Parameterize `parse_read` for custom UMI-tags etc. #24

Closed mschilli87 closed 9 months ago

mschilli87 commented 9 months ago

While cellranger uses the UB SAM tag, other scRNA-seq analyses use different SAM tags (e.g. XM) for the same information. By parameterizing the existing parse_read function, this (and other read parsing/filtering options) can be adjusted by the caller without the need for boilerplate code required for a custom callback class. At the same time, by providing the previously hard-coded values as default parameters, compatibility with existing code is kept. All functions using this callback have been extended by optional keyword arguments to allow passing through the newly added parameters.

This addresses one out of two issues raised in https://github.com/herophilus/demuxalot/issues/23.


closes #26

arogozhnikov commented 9 months ago

So looking at this.

For user it is actually more readable to just overwrite handler, for example:

custom_parse_read = lambda read: parse_file(read, umi_tag="UB")

count_snps(... , parse_read=custom_parse_read)

rather than figuring out parameters for parse_read, and then passing corresponding kwargs.
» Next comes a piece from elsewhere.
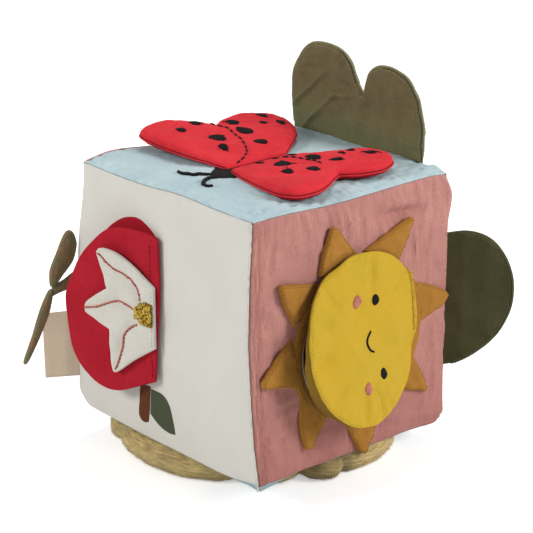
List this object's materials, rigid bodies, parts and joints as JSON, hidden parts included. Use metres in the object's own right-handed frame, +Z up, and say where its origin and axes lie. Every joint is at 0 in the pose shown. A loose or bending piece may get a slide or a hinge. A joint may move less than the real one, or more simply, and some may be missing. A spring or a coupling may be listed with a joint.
{
  "type": "soft fabric activity block",
  "caption": "Stuffed cloth cube on a plush pad, with butterfly wings, an apple flap, a sun flap over a mirror and cloth leaves.",
  "frame": {"origin": "on the floor, at the middle of the cube's footprint and on the pad's flat underside", "axes": "+Z up; the sun side faces -Y and the apple side faces -X; the tall leaf stands on the +X edge of the top"},
  "size_m": [0.2105, 0.199, 0.2213],
  "materials": {
    "sky_cloth": "light blue woven cotton, soft and matt",
    "cream_cloth": "off-white woven cotton, soft and matt",
    "rose_cloth": "dusty pink crinkled cotton, soft and matt",
    "red_cloth": "red woven cotton with a print, matt",
    "apple_red_cloth": "dark red woven cotton, matt",
    "flower_cloth": "off-white cotton with embroidered veins",
    "sun_cloth": "yellow woven cotton with an embroidered face",
    "ochre_cloth": "ochre brown woven cotton, matt",
    "olive_cloth": "dark olive green cloth, matt",
    "plush": "sandy short-pile plush",
    "ribbon": "folded satin ribbon, pale tan",
    "wadding": "white polyester stuffing",
    "mirror_film": "silvered soft plastic film"
  },
  "bodies": {
    "block": {"fill_block": "wadding", "panel_apple_side": "cream_cloth", "panel_sun_side": "rose_cloth", "panel_leaf_side": "sky_cloth", "panel_sprout_side": "rose_cloth", "panel_top": "sky_cloth", "panel_bottom": "sky_cloth", "pad_upper_plush": "plush", "pad_lower_plush": "plush", "pad_batting": "wadding", "apple_patch": "apple_red_cloth", "mirror": "mirror_film", "mirror_ring": "ochre_cloth", "sun_ray_1": "ochre_cloth", "sun_ray_2": "ochre_cloth", "sun_ray_3": "ochre_cloth", "sun_ray_4": "ochre_cloth", "sun_ray_5": "ochre_cloth", "sun_ray_6": "ochre_cloth", "sun_ray_7": "ochre_cloth", "sun_ray_8": "ochre_cloth"},
    "left_wing": {"left_wing_upper_cloth": "red_cloth", "left_wing_lower_cloth": "red_cloth", "left_wing_batting": "wadding"},
    "right_wing": {"right_wing_upper_cloth": "red_cloth", "right_wing_lower_cloth": "red_cloth", "right_wing_batting": "wadding"},
    "apple_flap": {"apple_flap_outer": "apple_red_cloth", "apple_flap_lining": "apple_red_cloth"},
    "flower_flap": {"flower_flap_outer": "flower_cloth", "flower_flap_lining": "flower_cloth"},
    "sun_flap": {"sun_flap_outer": "sun_cloth", "sun_flap_lining": "sun_cloth"},
    "tall_leaf": {"tall_leaf_outer_cloth": "olive_cloth", "tall_leaf_inner_cloth": "olive_cloth", "tall_leaf_batting": "wadding"},
    "round_leaf": {"round_leaf_front_cloth": "olive_cloth", "round_leaf_back_cloth": "olive_cloth", "round_leaf_batting": "wadding"},
    "sprout": {"sprout_stalk": "olive_cloth", "sprout_upper_leaf": "olive_cloth", "sprout_lower_leaf": "olive_cloth"},
    "label": {"label_tab": "ribbon"}
  },
  "joints": [
    {"name": "left_wing_hinge", "type": "hinge", "parent": "block", "child": "left_wing", "pos_m": [0, 0.002, 0.16915], "axis": [1, 0, 0], "range_deg": [0, 70]},
    {"name": "right_wing_hinge", "type": "hinge", "parent": "block", "child": "right_wing", "pos_m": [0, -0.002, 0.16915], "axis": [-1, 0, 0], "range_deg": [0, 70]},
    {"name": "apple_flap_hinge", "type": "hinge", "parent": "block", "child": "apple_flap", "pos_m": [-0.08, -0.0025, 0.0995], "axis": [0, 0, 1], "range_deg": [-10, 87]},
    {"name": "flower_flap_hinge", "type": "hinge", "parent": "apple_flap", "child": "flower_flap", "pos_m": [-0.082, -0.0025, 0.096], "axis": [0, 0, 1], "range_deg": [-3, 68]},
    {"name": "sun_flap_hinge", "type": "hinge", "parent": "block", "child": "sun_flap", "pos_m": [0.04585, -0.08005, 0.09312], "axis": [-0.225, 0, 0.9744], "range_deg": [-2, 111]},
    {"name": "tall_leaf_fold", "type": "hinge", "parent": "block", "child": "tall_leaf", "pos_m": [0.075, 0, 0.167], "axis": [0, 1, 0], "range_deg": [-15, 80], "stiffness_Nm_per_rad": 0.02},
    {"name": "round_leaf_fold", "type": "hinge", "parent": "block", "child": "round_leaf", "pos_m": [0.07571, -0.07571, 0.088], "axis": [0, 0, 1], "range_deg": [-25, 25], "stiffness_Nm_per_rad": 0.01},
    {"name": "sprout_fold", "type": "hinge", "parent": "block", "child": "sprout", "pos_m": [-0.07571, 0.07571, 0.097], "axis": [0, 0, 1], "range_deg": [-10, 10], "stiffness_Nm_per_rad": 0.01},
    {"name": "label_fold", "type": "hinge", "parent": "block", "child": "label", "pos_m": [-0.07571, 0.07571, 0.057], "axis": [0, 0, 1], "range_deg": [-12, 12], "stiffness_Nm_per_rad": 0.005}
  ]
}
This has advantage of being more direct, and IDE can suggest parameters and complain on arguments.

So I recommend just dropping kwargs :)

mschilli87 commented 9 months ago

@arogozhnikov: Great suggestion. As I said, my Python is a bit rusty so the only two options that occured to me where a class full custom, like you suggested in https://github.com/herophilus/demuxalot/issues/23#issuecomment-1945179338 or the kwargs. But I agree that the lambda is a much better solution. I'll adjust this PR (and #26) accordingly, after another round of testing.

mschilli87 commented 9 months ago

@arogozhnikov: I have made the adjustemts and ran both tests (cellranger-style + my data) again using the lambda appraoch suggested by you and obtained identical results as with the kwargs approach I used initially. If you merge the (updated) PR #26, both, this one and #25 should be closed automatically.

arogozhnikov commented 9 months ago

great, already looks good to me.

We're sorting out things with repo, this shouldn't take long